Even after many months of housing-related policy intervention, including eviction and foreclosure bans at both state and federal levels, people and neighborhoods of color continue to suffer disproportionately from COVID-19 fallout—this is backed by a report from Urban Institute research associate Steve Brown.

Brown refers to a Wall Street Journal article that reveals the nation’s recovery is not “V-Shaped,” as we keep hearing, but rather “K Shaped,” meaning that affluent households have fully recovered, while lower-income (and often ethnically diverse) groups are still struggling. The Washington Post calls the COVID-19 recession “the most unequal in American history,” he added. In July, the Urban Institute initiated its tool to track COVID-19’s effects by race and ethnicity, based on disaggregated Census data. This week, said Brown, the Institute added a new tool, Phase Two.  The conclusion the Institute reached after mining the data was that, eight months into the U.S.’s COVID-19 crisis, the economy has begun to recover and some people have returned to work. “But that recovery has not been felt equally; communities of color—Black and Latinx communities especially—continue to bear the brunt of the pandemic’s effects.
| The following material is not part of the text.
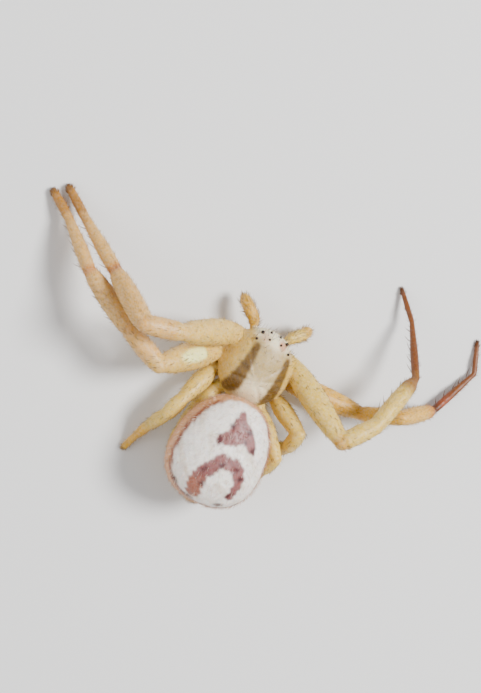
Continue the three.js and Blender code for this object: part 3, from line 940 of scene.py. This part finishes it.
def hair_batch(indices, length, radius, rise, spread, curl, tone, keep):
    """Numbers of a group of hairs, rooted at skin vertices. keep is how much skin colour they have."""
    count = len(indices)
    normal = normals[indices]
    lie = places["lie"][indices]
    lie = lie - normal * np.sum(lie * normal, axis=1)[:, None]
    lie /= np.maximum(np.linalg.norm(lie, axis=1), 1e-6)[:, None]
    beside = np.cross(normal, lie)
    turn = RANDOM.normal(0, spread, count)
    lie = lie * np.cos(turn)[:, None] + beside * np.sin(turn)[:, None]
    angle = np.clip(RANDOM.normal(rise, RISE_SPREAD, count), *RISE_LIMITS)
    start = lie * np.cos(angle)[:, None] + normal * np.sin(angle)[:, None]
    return {
        "root": coords[indices] - normal * radius,
        "start": start,
        "bend": lie * curl,
        "length": length * RANDOM.uniform(*LENGTH_SHARES, count),
        "radius": np.full(count, radius),
        "colour": tone * (1 - keep) + skin_tint[indices] * keep,
        "uv": atlas_place(indices),
    }


def joined(batches):
    return {key: np.concatenate([batch[key] for batch in batches]) for key in batches[0]}


def hair_points(hairs, per_hair):
    """Rings from the root of each hair and one point at its tip."""
    count = len(hairs["length"])
    across = np.cross(hairs["start"], ODD_WAY)
    across /= np.linalg.norm(across, axis=1)[:, None]
    other = np.cross(hairs["start"], across)
    points = np.zeros((count, per_hair, 3))
    for ring in range(HAIR_RINGS + 1):
        t = ring / HAIR_RINGS
        along = hairs["length"][:, None] * t
        centre = hairs["root"] + (hairs["start"] + hairs["bend"] * t) * along
        if ring == HAIR_RINGS:
            points[:, -1] = centre
            break
        radius = hairs["radius"][:, None] * (1 - HAIR_TAPER * t)
        for corner in range(HAIR_SIDES):
            angle = 2 * math.pi * corner / HAIR_SIDES
            offset = radius * (math.cos(angle) * across + math.sin(angle) * other)
            points[:, ring * HAIR_SIDES + corner] = centre + offset
    points[:, :, 2] = np.maximum(points[:, :, 2], FLOOR_GAP)
    return points


def hair_faces(count, per_hair):
    """Faces of all hairs. The root end stays open, as it is under the skin."""
    pattern = []
    for ring in range(HAIR_RINGS):
        for corner in range(HAIR_SIDES):
            a = ring * HAIR_SIDES + corner
            b = ring * HAIR_SIDES + (corner + 1) % HAIR_SIDES
            if ring < HAIR_RINGS - 1:
                pattern.append((a, b, b + HAIR_SIDES, a + HAIR_SIDES))
            else:
                pattern.append((a, b, per_hair - 1))
    return [tuple(h * per_hair + i for i in face) for h in range(count) for face in pattern]


def hair_object(name, hairs):
    per_hair = HAIR_RINGS * HAIR_SIDES + 1
    points = hair_points(hairs, per_hair)
    obj = placed_object(name, points.reshape(-1, 3), hair_faces(len(points), per_hair))
    paint(obj.data, np.repeat(hairs["colour"], per_hair, axis=0))
    layer = obj.data.uv_layers.new(name="OFBake")
    corners = np.empty(len(obj.data.loops), dtype=int)
    obj.data.loops.foreach_get("vertex_index", corners)
    ring, corner = np.divmod(np.arange(per_hair), HAIR_SIDES)
    patch = np.stack([ring / HAIR_RINGS, corner / HAIR_SIDES], axis=1) - 0.5
    uv = hairs["uv"][corners // per_hair] + PATCH_SIZE * patch[corners % per_hair]
    layer.data.foreach_set("uv", uv.ravel())
    return obj


def choose(mask, count):
    """Random skin vertices among those of the mask."""
    candidates = np.flatnonzero(mask)
    return RANDOM.choice(candidates, min(count, len(candidates)), replace=False)


BRISTLE = srgb(92, 60, 38)
SPINE = srgb(120, 78, 46)
HAIR_PALE = srgb(238, 214, 190)
HAIR_PINK = srgb(214, 160, 140)
on_limb = places["part"] == LIMB
is_leg = on_limb & (places["limb"] < len(LEGS))
is_palp = on_limb & (places["limb"] >= len(LEGS)) & (places["limb"] < len(LEGS) + 2)
on_abdomen = places["part"] == ABDOMEN
on_carapace = places["part"] == CARAPACE
upward = normals[:, 2] > 0.2
distal = places["run"] >= 3
HEAD_REAR_Y = -1.9
is_front = coords[:, 1] < HEAD_REAR_Y
is_rear = coords[:, 1] > HEAD_REAR_Y
is_foot_tip = is_leg & (places["run"] == 5) & (places["along"] > 0.8)

# Spines under the long legs: part of the leg, shares along it and turns round it
SPINE_ROWS = ((3, (0.2, 0.38, 0.56, 0.74)), (4, (0.12, 0.3, 0.48, 0.66, 0.84)))
SPINE_TURNS = (2.5, -2.5)
LAST_LONG_PAIR = 2


def spine_roots():
    """Skin vertices under two rows of spines below the tibia and metatarsus of the long legs."""
    roots = []
    for i, key in enumerate(LEGS):
        if LEGS[key][1] > LAST_LONG_PAIR:
            continue
        for run, shares in SPINE_ROWS:
            here = np.flatnonzero((places["limb"] == i) & (places["run"] == run) & on_limb)
            for share in shares:
                for turn in SPINE_TURNS:
                    miss = np.abs(places["along"][here] - share) * 2.5
                    miss += np.abs(places["turn"][here] - turn) * 0.4
                    roots.append(here[np.argmin(miss)])
    return np.array(roots)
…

With new COVID-19 cases rising nationwide, the halting progress of economic recovery could recede as Americans’ health remains in jeopardy.”

Brown determined that the following indicators most reveal the stark contrasts in COVID-related hardships:

  1. “More than one-quarter of adults live in households that drew down their savings or sold possessions to meet spending needs within the past week…Latinx adults were more likely than any other group to live in households that used savings or sold items to pay for spending needs in the previous week.
  2. “Nearly 15% of adults live in households in which someone used unemployment benefits to meet spending needs within the previous week…Consistent with their higher unemployment rate, people of color are significantly more likely than average to live in households with some unemployment insurance use.”
  3. “In mid-August, 15% of households were still behind on rent, with a higher share among Black and Latinx households.”
  4. “More than a quarter of adults expect an income loss in their household in the next four weeks…Despite a declining unemployment rate over the past months, in August, more than 26% of adults still expected to lose employment income in the following four weeks. And the share of expected losses is higher among communities of color, ranging from 31% among Asian households to 38% among Latinx households.”

What can be done to combat the disparity and help improve the lives of all American households? The Urban Institute contends that policy could help alleviate some problems. Brown cites stimulus packages that Congress is considering, though he concedes a stimulus bill is not likely to pass prior to the election.

“After the election, policymakers should work quickly to provide additional relief to prevent the damage of the past few months from solidifying into a more permanent social and economic devastation,” Brown wrote, “and they should do more to explicitly address the challenges facing people of color.”